The lines below are to be quoted exactly, from the first through the one that contains "return np.stack([np.interp(wanted, travelled, column)".

********************

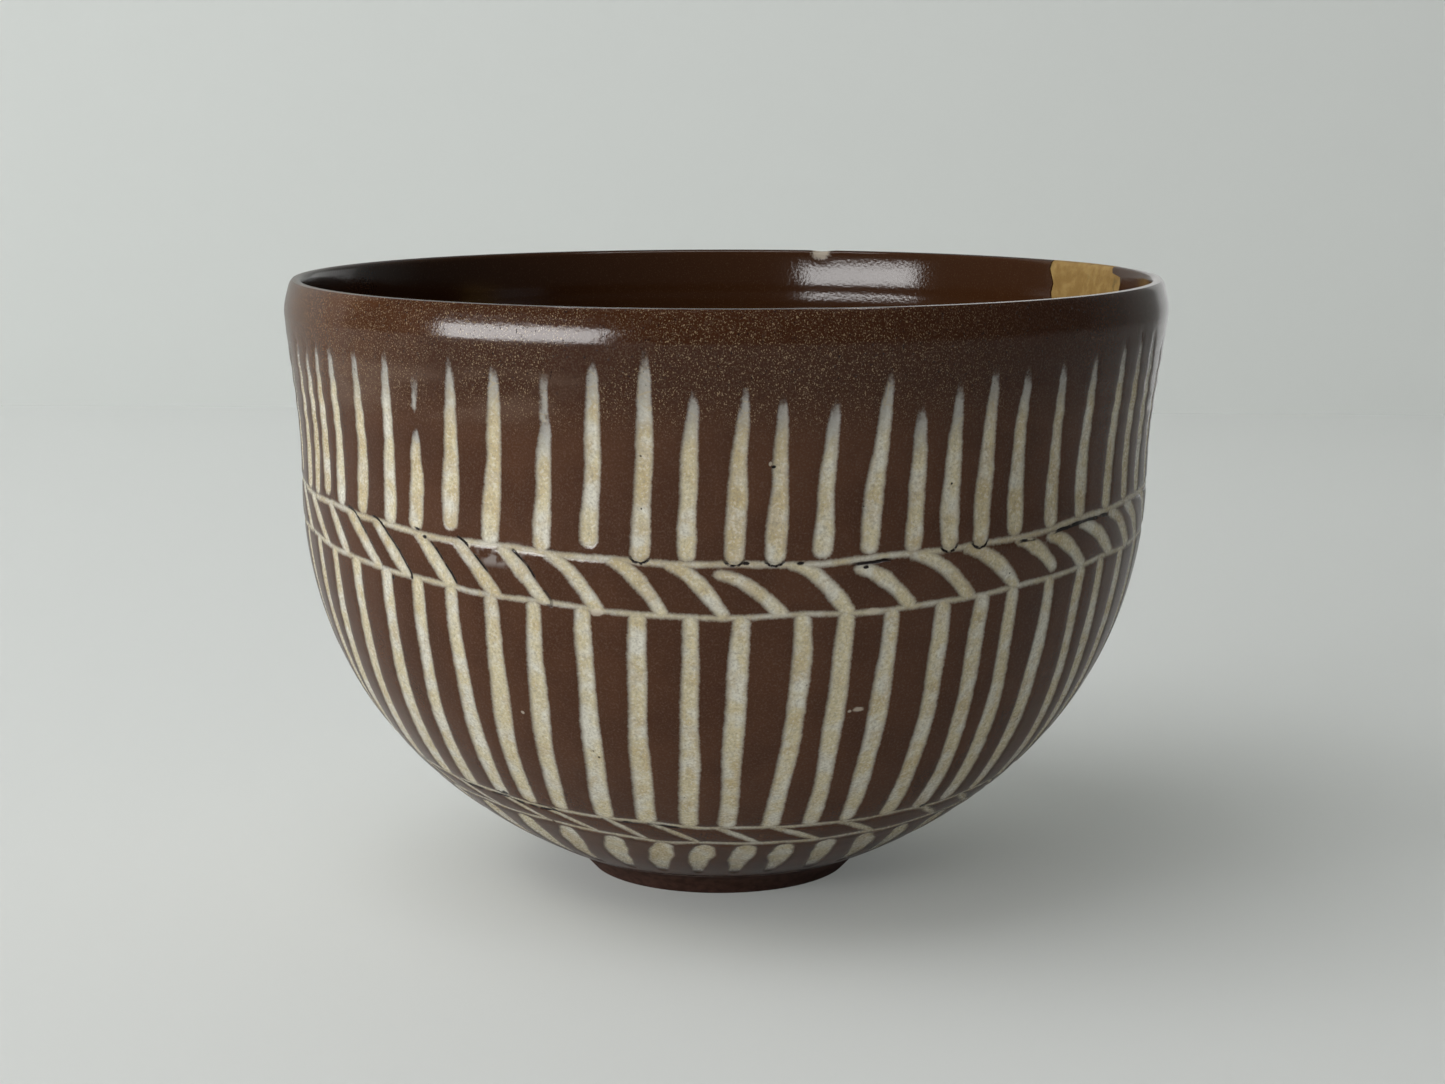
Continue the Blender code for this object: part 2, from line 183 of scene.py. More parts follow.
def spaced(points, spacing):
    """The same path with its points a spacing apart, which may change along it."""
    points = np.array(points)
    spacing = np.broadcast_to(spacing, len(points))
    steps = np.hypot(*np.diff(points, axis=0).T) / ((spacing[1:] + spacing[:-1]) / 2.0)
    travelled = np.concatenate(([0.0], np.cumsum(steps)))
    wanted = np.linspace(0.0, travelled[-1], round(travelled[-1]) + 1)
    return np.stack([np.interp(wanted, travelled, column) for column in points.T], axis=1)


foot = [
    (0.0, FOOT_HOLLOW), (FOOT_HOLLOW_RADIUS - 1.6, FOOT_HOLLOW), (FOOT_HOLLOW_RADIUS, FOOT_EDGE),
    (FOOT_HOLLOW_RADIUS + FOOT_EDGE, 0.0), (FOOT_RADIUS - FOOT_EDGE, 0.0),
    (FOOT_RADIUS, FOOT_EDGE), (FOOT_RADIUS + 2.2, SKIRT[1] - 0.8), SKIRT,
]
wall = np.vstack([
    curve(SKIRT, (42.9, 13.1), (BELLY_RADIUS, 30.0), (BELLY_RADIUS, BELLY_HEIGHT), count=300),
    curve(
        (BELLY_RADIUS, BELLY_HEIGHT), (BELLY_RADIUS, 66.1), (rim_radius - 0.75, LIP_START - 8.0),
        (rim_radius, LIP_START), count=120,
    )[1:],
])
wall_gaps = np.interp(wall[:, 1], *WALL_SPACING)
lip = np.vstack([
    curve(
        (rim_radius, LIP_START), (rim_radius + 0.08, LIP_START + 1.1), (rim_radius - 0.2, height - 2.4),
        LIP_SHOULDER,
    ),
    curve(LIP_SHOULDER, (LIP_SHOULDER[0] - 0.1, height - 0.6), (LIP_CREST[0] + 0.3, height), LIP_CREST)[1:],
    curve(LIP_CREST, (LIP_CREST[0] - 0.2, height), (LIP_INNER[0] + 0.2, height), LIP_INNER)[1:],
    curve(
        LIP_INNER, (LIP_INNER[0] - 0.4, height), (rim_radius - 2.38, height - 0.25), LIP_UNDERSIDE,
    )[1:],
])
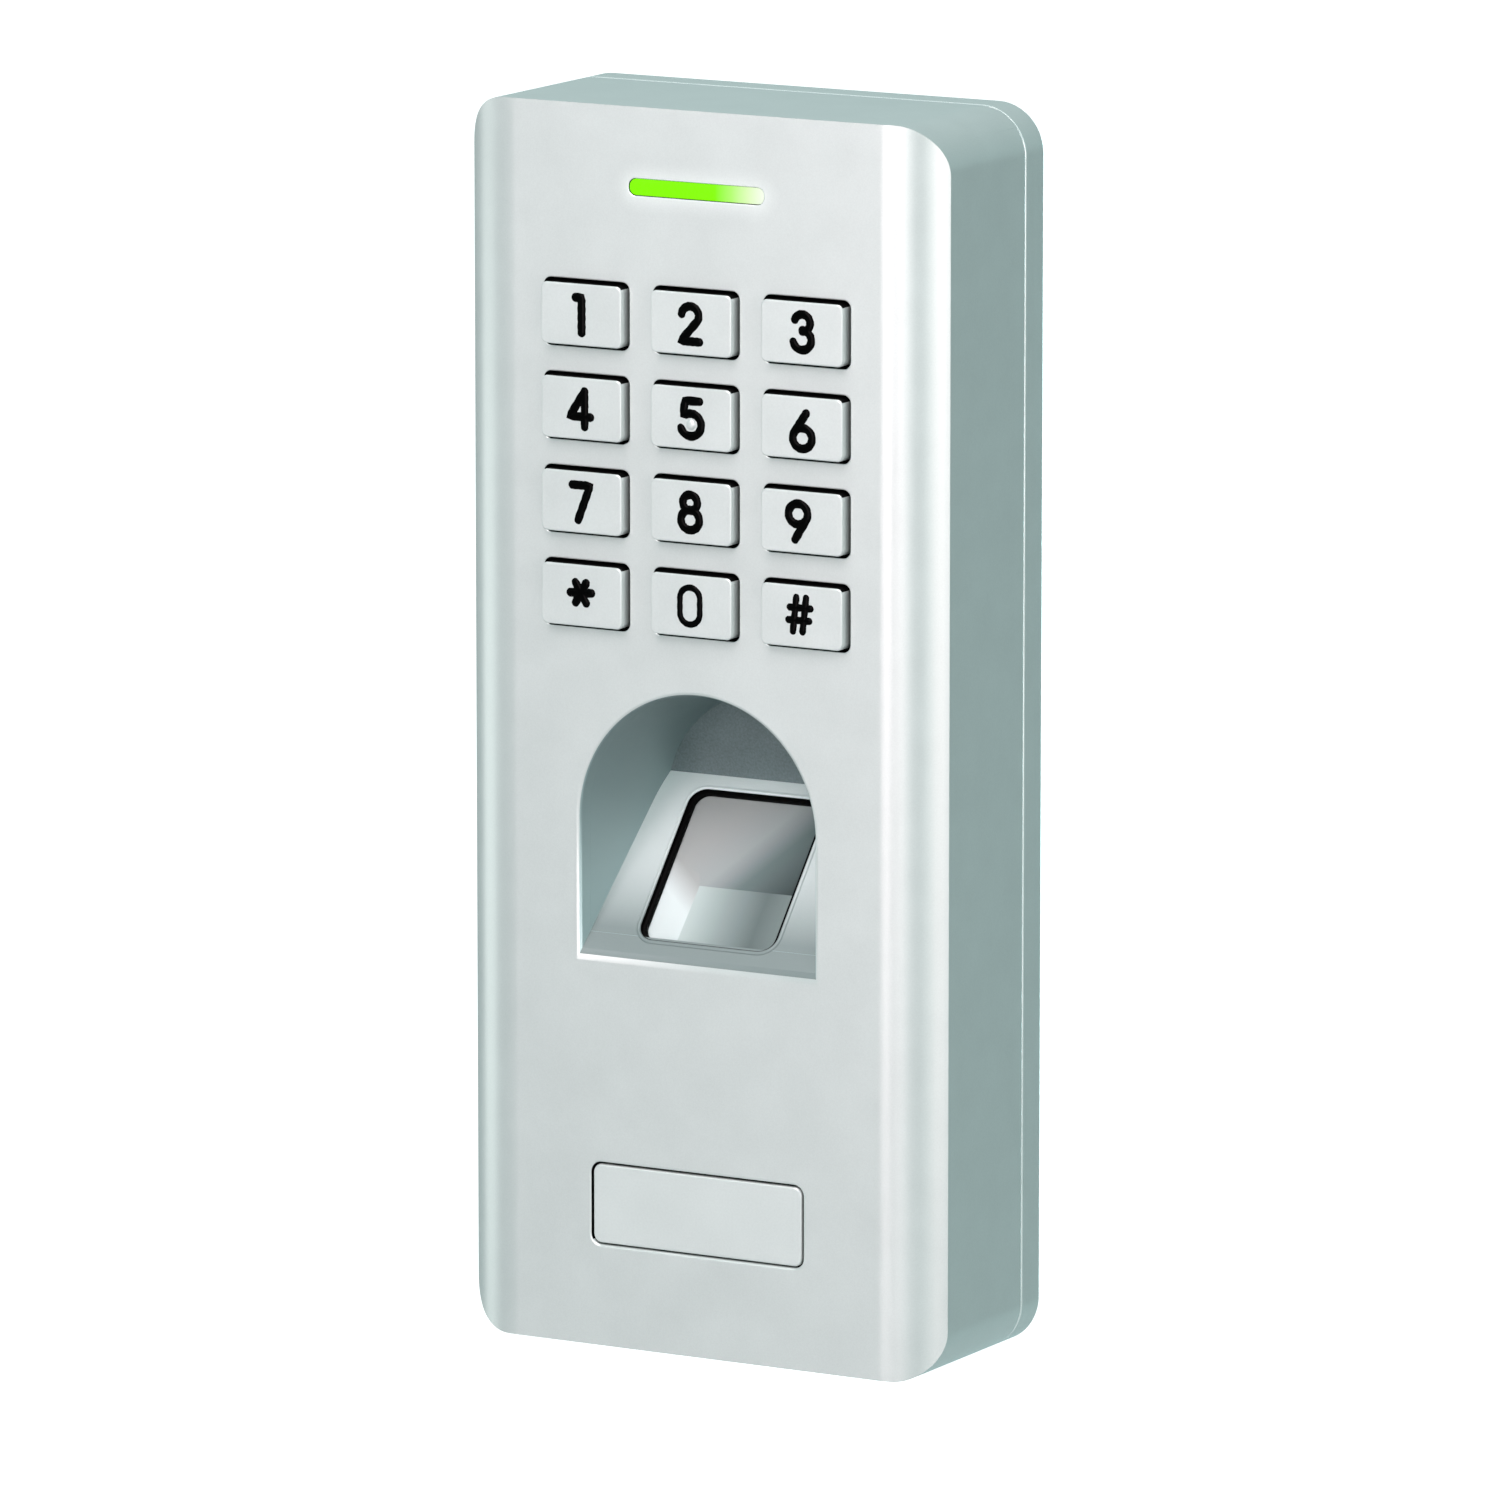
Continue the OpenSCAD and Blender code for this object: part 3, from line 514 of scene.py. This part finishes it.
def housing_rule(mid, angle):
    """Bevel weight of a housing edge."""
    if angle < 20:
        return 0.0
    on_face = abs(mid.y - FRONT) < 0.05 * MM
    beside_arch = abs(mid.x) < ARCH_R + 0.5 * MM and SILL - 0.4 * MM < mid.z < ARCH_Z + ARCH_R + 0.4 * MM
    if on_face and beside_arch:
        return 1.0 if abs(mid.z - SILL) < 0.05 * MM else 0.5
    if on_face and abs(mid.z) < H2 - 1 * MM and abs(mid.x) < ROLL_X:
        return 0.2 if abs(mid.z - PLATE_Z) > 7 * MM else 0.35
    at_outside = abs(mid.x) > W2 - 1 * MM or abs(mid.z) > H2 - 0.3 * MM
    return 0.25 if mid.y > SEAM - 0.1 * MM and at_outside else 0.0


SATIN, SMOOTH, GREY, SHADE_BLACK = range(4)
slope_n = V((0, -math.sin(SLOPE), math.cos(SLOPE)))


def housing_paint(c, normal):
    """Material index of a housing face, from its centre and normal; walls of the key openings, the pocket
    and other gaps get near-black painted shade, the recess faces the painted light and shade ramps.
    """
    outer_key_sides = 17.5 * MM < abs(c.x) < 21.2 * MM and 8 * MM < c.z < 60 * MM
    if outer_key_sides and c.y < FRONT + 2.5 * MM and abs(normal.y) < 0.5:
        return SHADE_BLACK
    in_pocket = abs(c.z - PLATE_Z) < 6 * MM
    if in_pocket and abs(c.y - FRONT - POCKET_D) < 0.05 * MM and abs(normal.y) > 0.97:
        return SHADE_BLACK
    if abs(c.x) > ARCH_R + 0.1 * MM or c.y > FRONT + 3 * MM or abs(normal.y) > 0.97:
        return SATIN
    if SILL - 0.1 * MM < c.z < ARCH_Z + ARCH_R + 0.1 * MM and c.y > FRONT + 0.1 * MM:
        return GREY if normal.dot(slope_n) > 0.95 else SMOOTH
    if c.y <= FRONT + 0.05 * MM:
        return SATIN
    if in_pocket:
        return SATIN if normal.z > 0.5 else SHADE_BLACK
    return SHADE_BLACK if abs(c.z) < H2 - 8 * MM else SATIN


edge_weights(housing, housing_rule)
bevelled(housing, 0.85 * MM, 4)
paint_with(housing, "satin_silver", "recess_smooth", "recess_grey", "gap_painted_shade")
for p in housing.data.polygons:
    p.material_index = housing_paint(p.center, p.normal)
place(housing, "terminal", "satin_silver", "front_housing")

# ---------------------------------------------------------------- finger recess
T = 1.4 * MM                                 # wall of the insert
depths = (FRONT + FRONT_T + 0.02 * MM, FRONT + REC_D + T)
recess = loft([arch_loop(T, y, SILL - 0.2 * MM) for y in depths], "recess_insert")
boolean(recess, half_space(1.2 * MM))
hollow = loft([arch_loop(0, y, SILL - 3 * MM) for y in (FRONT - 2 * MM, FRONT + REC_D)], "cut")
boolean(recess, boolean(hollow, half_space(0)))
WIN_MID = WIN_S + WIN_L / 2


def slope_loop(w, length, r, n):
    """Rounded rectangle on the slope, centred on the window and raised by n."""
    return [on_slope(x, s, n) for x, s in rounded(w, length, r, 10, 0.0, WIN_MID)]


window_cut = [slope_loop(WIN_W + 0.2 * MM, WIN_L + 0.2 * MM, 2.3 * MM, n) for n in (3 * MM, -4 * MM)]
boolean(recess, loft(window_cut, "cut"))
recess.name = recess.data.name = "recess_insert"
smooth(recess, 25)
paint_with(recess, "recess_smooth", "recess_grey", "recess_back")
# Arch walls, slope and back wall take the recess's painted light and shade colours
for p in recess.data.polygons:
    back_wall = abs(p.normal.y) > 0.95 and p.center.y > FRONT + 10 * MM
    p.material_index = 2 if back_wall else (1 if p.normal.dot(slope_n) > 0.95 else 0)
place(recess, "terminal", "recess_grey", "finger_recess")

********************

#### EXERCISE ANSWER:
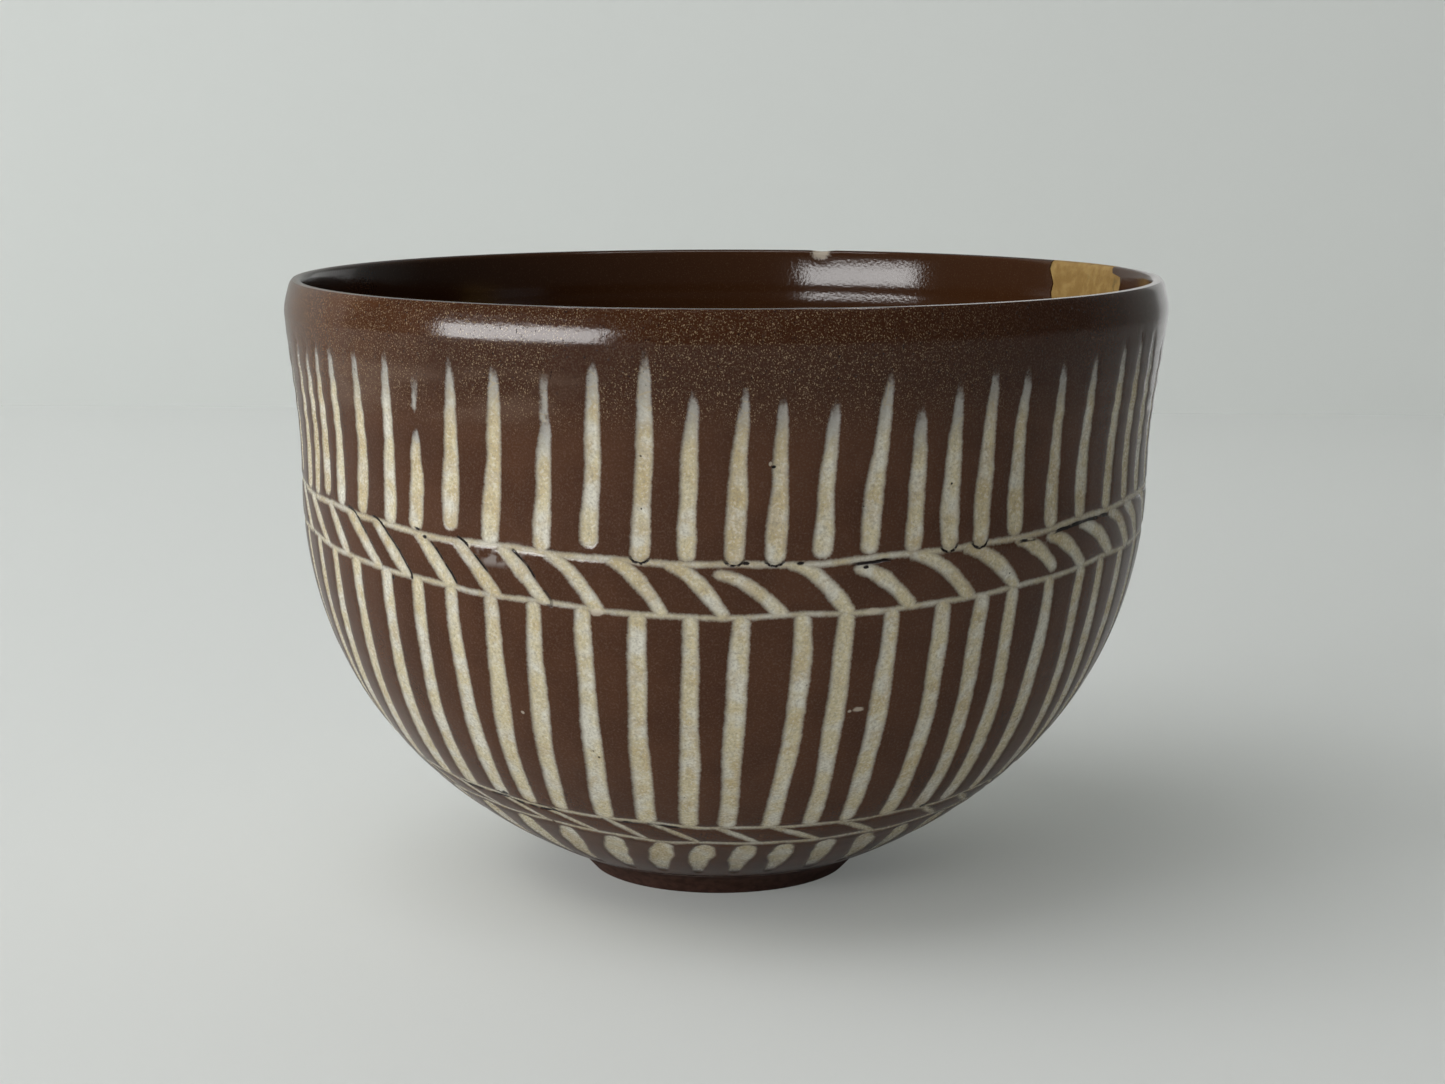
Continue the Blender code for this object: part 2, from line 183 of scene.py. More parts follow.
def spaced(points, spacing):
    """The same path with its points a spacing apart, which may change along it."""
    points = np.array(points)
    spacing = np.broadcast_to(spacing, len(points))
    steps = np.hypot(*np.diff(points, axis=0).T) / ((spacing[1:] + spacing[:-1]) / 2.0)
    travelled = np.concatenate(([0.0], np.cumsum(steps)))
    wanted = np.linspace(0.0, travelled[-1], round(travelled[-1]) + 1)
    return np.stack([np.interp(wanted, travelled, column) for column in points.T], axis=1)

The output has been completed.